B. Orthodox Churches in many countries are political forces. The Newsweek Magazine (Aug. 26, 2002) carried a story about how the Russian Orthodox Church is trying to keep Roman Catholics out of the country. “The Catholics in this gritty industrial city, hard by the Ukraine border, have been denied the right to register as a religious group. They say it’s because local authorities, in cahoots with the Russian Orthodox Church, do not want them to reclaim their own church, a tiny 19th century chapel taken away after the Bolshevik revolution. Orthodox churchmen, who want the building for a children’s center, deny they’re playing politics or wrangling over the real estate. But (an Orthodox priest) freely admits he has a problem with Catholics. In a land where the freedom to worship has long been denied, and where people are still awakening from seven decades of spiritual slumber, he sees them as dangerous competitors for the new faithful. ‘Our Russians are being stolen,’ he insists, ‘before we have a chance to get to them.’” The article continued: “Evidence of this unholy new alliance between church and state is abundant. In May, Protestants in Omsk tried to show a film about Jesus but were stopped by local authorities, who claimed that it used hypnosis to make ‘fools’ of those who watched it.
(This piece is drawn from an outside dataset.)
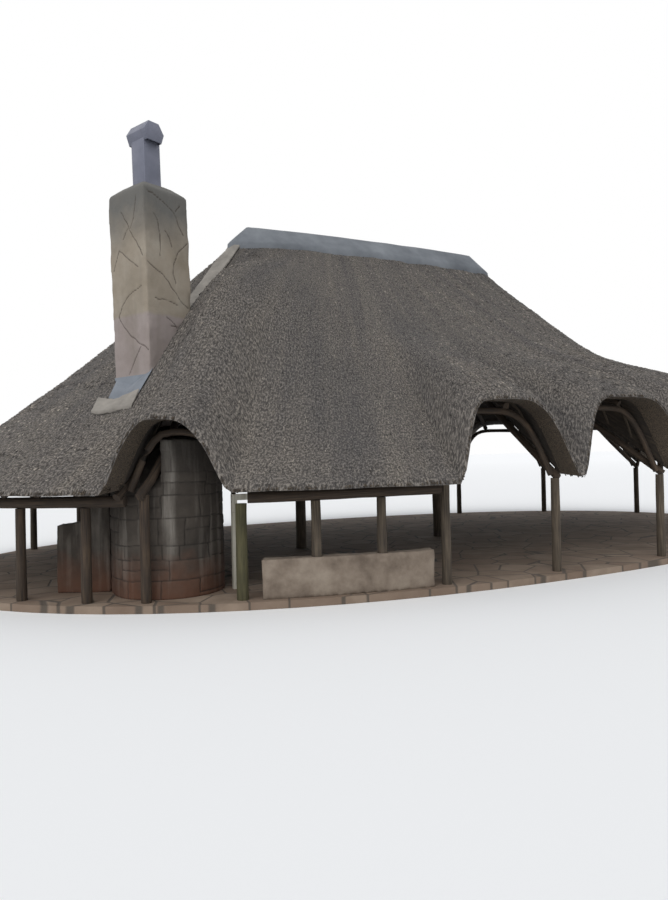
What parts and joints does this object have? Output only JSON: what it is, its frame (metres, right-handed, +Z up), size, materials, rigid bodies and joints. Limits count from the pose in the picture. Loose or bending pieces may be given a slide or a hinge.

This spring, one of Russia’s four Catholic bishops was barred from re-entering the country, as have a number of priests...And so it is elsewhere in the old empire. Last week in Georgia, thugs wearing crosses of the Orthodox Church ransacked the home of a Jehovah’s Witness...As police reportedly looked on, they doused Bibles and religious pamphlets with gasoline and burned them...The Christian Full Gospel Church in Uzbekistan claims its members are being followed by the local version of the old KGB; Lutherans in Latvia complain of police harassment, and Georgian rights groups charge that hundreds of Baptists, Pentecostals and Catholics have experienced incidents of violent physical attacks and arson.”

C. When a religion becomes corrupted by becoming a political organization, it can be as powerful a persecutor as a Godless system, such as communism.